GIVEN EXERCISE: Copy out all of the data below with no alterations.
━━━━━━━━
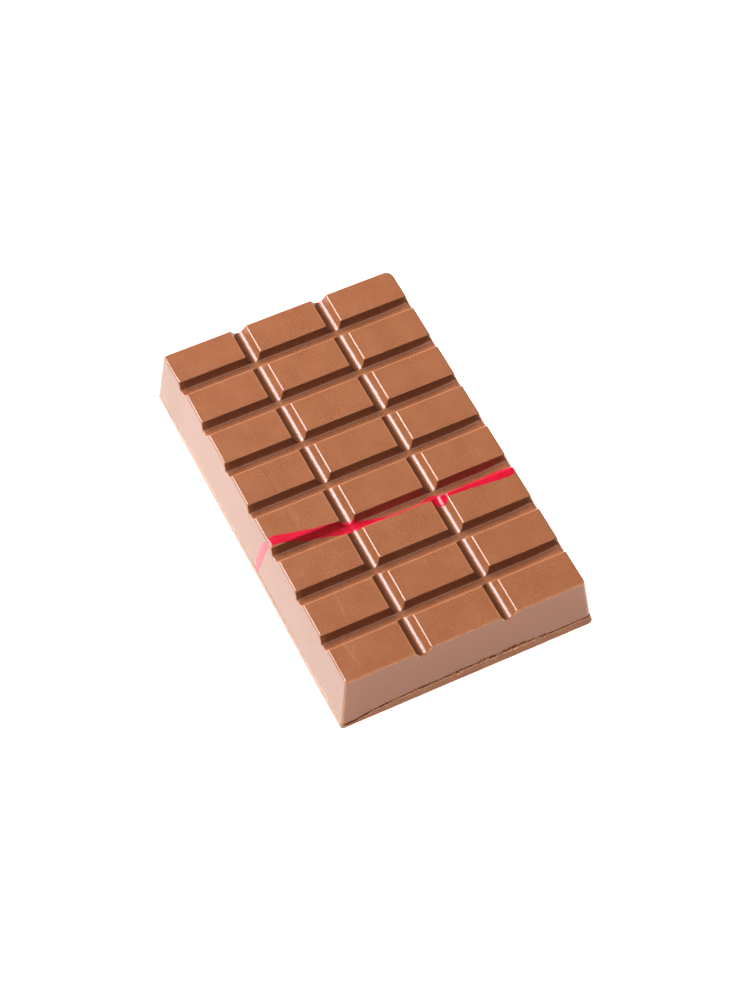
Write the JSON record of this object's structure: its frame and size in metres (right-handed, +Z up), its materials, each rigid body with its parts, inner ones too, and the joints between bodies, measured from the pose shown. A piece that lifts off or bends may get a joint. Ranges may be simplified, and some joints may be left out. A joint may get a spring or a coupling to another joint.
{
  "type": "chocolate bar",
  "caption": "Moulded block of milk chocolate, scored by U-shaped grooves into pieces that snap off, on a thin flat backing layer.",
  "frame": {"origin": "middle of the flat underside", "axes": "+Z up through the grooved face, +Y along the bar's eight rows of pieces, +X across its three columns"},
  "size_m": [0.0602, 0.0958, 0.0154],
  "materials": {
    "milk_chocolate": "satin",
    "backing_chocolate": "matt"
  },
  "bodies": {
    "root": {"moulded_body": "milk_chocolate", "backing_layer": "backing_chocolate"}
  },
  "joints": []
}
━━━━━━━━
OUTPUT OF THE EXERCISE:
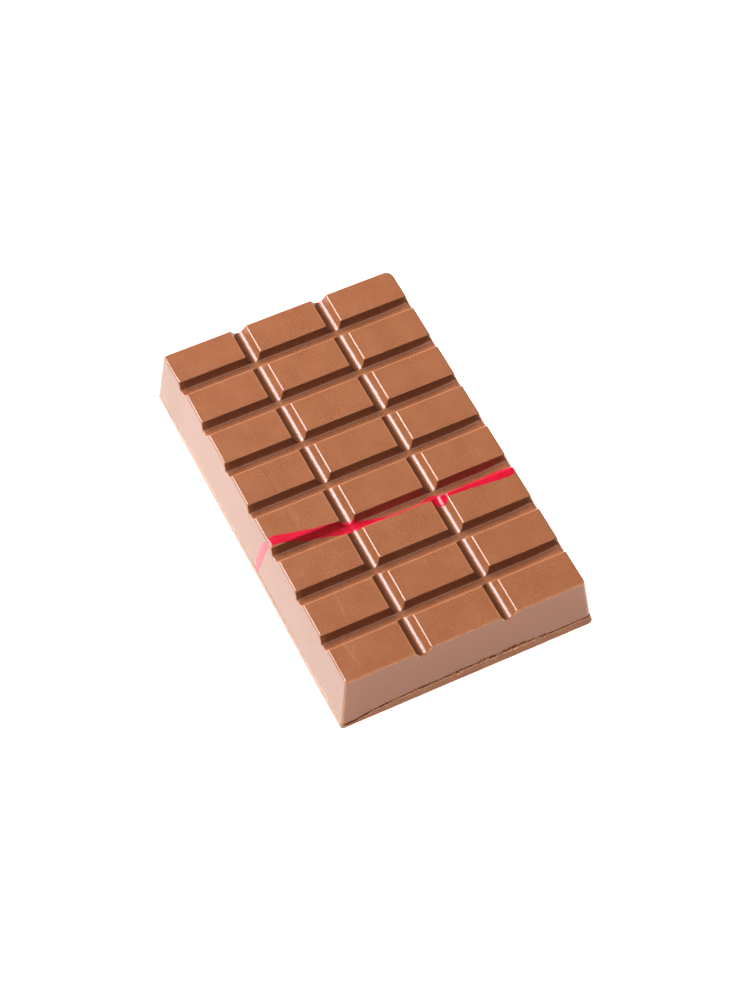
Write the JSON record of this object's structure: its frame and size in metres (right-handed, +Z up), its materials, each rigid body with its parts, inner ones too, and the joints between bodies, measured from the pose shown. A piece that lifts off or bends may get a joint. Ranges may be simplified, and some joints may be left out. A joint may get a spring or a coupling to another joint.
{
  "type": "chocolate bar",
  "caption": "Moulded block of milk chocolate, scored by U-shaped grooves into pieces that snap off, on a thin flat backing layer.",
  "frame": {"origin": "middle of the flat underside", "axes": "+Z up through the grooved face, +Y along the bar's eight rows of pieces, +X across its three columns"},
  "size_m": [0.0602, 0.0958, 0.0154],
  "materials": {
    "milk_chocolate": "satin",
    "backing_chocolate": "matt"
  },
  "bodies": {
    "root": {"moulded_body": "milk_chocolate", "backing_layer": "backing_chocolate"}
  },
  "joints": []
}